# Fall Mushrooms



## bloomer (Apr 10, 2013)

anyone have any advice or tips and tricks on fall mushroom hunting? What thrives and where. I found some golden oysters this spring when morel hunting and some honey mushrooms a few weeks ago out in front of my house on a dying tree. 
I’d like to get out and look and see what I can find this time of year but not really sure what to look for and where/how. What’s your favorite?
Thank ahead of time!


----------



## tommyjosh (Feb 23, 2017)

bloomer said:


> anyone have any advice or tips and tricks on fall mushroom hunting? What thrives and where. I found some golden oysters this spring when morel hunting and some honey mushrooms a few weeks ago out in front of my house on a dying tree.
> I’d like to get out and look and see what I can find this time of year but not really sure what to look for and where/how. What’s your favorite?
> Thank ahead of time!


there are hen of the woods, quite tasteful. They grow on oaks, may find some chicken,but chants are done.


----------



## jmerx (Jun 14, 2014)

I picked chant this weekend in 2 different spots


----------



## tommyjosh (Feb 23, 2017)

jmerx said:


> I picked chant this weekend in 2 different spots


i mean here in minnesota they are just about done


----------



## jmerx (Jun 14, 2014)

That was in Missouri anyway


----------



## Already Gone (Apr 17, 2017)

Hens are a good way to start. Easy ID.
My brother and i were thrilled when we were finally old enough to hit the woods with our dad and uncles.

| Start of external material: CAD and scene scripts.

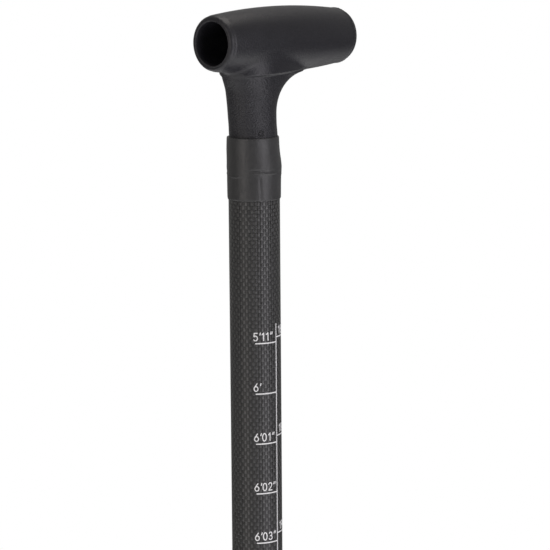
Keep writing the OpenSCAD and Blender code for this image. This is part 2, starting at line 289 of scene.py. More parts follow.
def gradient(field, p, e=0.02):
    """The field's slope at points p."""
    g = np.zeros_like(p)
    for k, o in enumerate(np.eye(3) * e):
        g[:, k] = (field(*(p + o).T) - field(*(p - o).T)) / (2 * e)
    return g


def project(field, p, step):
    """One step that moves points onto the surface, by at most half a cell."""
    g = gradient(field, p)
    d = field(*p.T)
    move = -d[:, None] * g / np.maximum((g ** 2).sum(1), 0.05)[:, None]
    length = np.linalg.norm(move, axis=1, keepdims=True)
    return p + move * np.minimum(1, 0.5 * step / np.maximum(length, 1e-9))


# distance fields: negative inside, millimetres


def smin(a, b, k):
    """Union with a fillet of about size k."""
    h = np.maximum(k - np.abs(a - b), 0) / k
    return np.minimum(a, b) - h * h * h * k / 6


def smax(a, b, k):
    """Intersection with its corner eased by about k."""
    return -smin(-a, -b, k)


def round_and(a, b, r):
    """Intersection with its outer corner rounded to radius r."""
    a, b = a + r, b + r
    return np.minimum(np.maximum(a, b), 0) + np.hypot(np.maximum(a, 0), np.maximum(b, 0)) - r


def smoothstep(x):
    x = np.clip(x, 0, 1)
    return x * x * (3 - 2 * x)


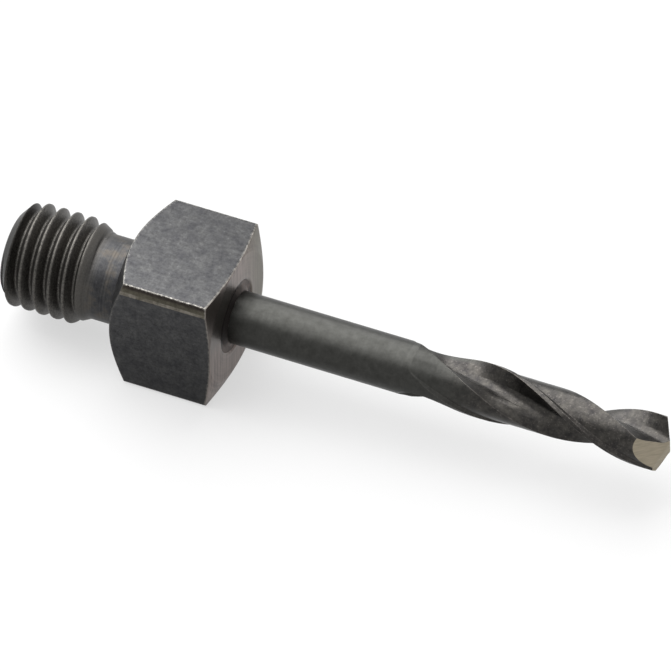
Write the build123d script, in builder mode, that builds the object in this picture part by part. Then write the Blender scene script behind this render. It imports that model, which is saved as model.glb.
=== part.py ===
from build123d import *
from math import asin, ceil, cos, degrees, radians, sin, sqrt, tan
import os

os.makedirs("parts", exist_ok=True)

# A threaded shank drill: a short twist drill brazed into a steel adapter.
# The axis lies along X and the point looks along +X. The origin is on the
# axis, in the shoulder plane where the threaded stub leaves the square body.
# Angles about the axis are counted from +Y towards +Z.

# Square body, cut from 5/16 in bar, with both ends turned
across_flats = 7.9375
body_length = 6.35
corner_break = 0.17
shoulder_chamfer_angle = 30
drill_face_chamfer_angle = 12

# One long corner is dressed to a steep bevel, a little wider at the shoulder
dressed_top_at_shoulder = 0.235
dressed_side_at_shoulder = 0.72
dressed_top_at_drill_face = 0.19
dressed_side_at_drill_face = 0.66

# Threaded stub, 1/4-28 UNF, with a relief neck against the shoulder
thread_diameter = 6.35
thread_pitch = 25.4 / 28
thread_crest_flat = thread_pitch / 8
thread_root_flat = thread_pitch / 8
thread_flank_angle = 60
thread_start_x = -8.56
thread_end_diameter = 4.8
thread_end_chamfer_angle = 52
thread_runout_angle = 28
stub_length = 7.62
neck_diameter = 5.14
neck_length = 2.1

# Blind bore for the drill's shank, with a countersunk mouth
bore_depth = 9.5
bore_point_angle = 118
braze_gap = 0.04
mouth_diameter = 4.6
mouth_angle = 90

# The braze metal sags between the mouth's edge and the shank
braze_recess = 0.06
braze_rise = 0.12
braze_sag = 0.12

# Twist drill, number 30
drill_diameter = 3.264
shank_diameter = 3.2
shank_chamfer = 0.2
protrusion = 27.12
plain_length = 10.95
margin_lead_in = 0.3
lead = 20.66

# The cutting corners stand at this angle about the axis
corner_angle = 58.4
corner_setback = 0.49

# Section of the fluted length, square to the axis
land_angle = 81.5
margin_angle = 8
margin_ramp_angle = 7
land_clearance = 0.17
web_thickness = 0.4
flute_bottom_offset = 0.24
flute_bottom_radius = 0.6
heel_bend_across = 0.18
heel_bend_height = 0.77
heel_bend_radius = 0.9

# The flutes and the land clearance fade out towards the shank
flute_runout_radius = 6
flute_runout_length = 4.25
flute_lift_angle = 103
clearance_runout_length = 2
heel_overlap_angle = 14

# Ground point
primary_relief_angle = 21
primary_relief_width = 0.5
secondary_relief_angle = 54
secondary_relief_width = 1.25
heel_relief_angle = 72
relief_blend_radius = 0.3
point_angle = 140

# Cutters reach this far past the metal that they take away
overcut = 0.35
thread_overcut = 0.05
land_overcut = 0.05

# Spacing of the sections through which a helical cutter is drawn
section_spacing = 1.6
runout_section_spacing = 0.85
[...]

Then came the sobering realization that we were there as pack mules.
Great eats. Find a stand of old oak and hit it when the temps are in the sixties during the day. A day or three after a drenching rain is best.


----------



## Wendelina (Jul 27, 2018)

The hens have been BOOMING in central Minnesota - I've found several beauties and my friend pulled 90 lbs of them out of her parents woods next to their farm.


----------



## supplyguy1973 (Mar 19, 2014)

Hens are great, down here in Missouri we eat Coral mushrooms. They can be found in all sorts of woods.


----------



## carpet crawler (May 2, 2013)

I found 3 of theses today on the same downed log but not together.Any ideas?


----------



## Already Gone (Apr 17, 2017)

The hens are up in Northern Illinois.


----------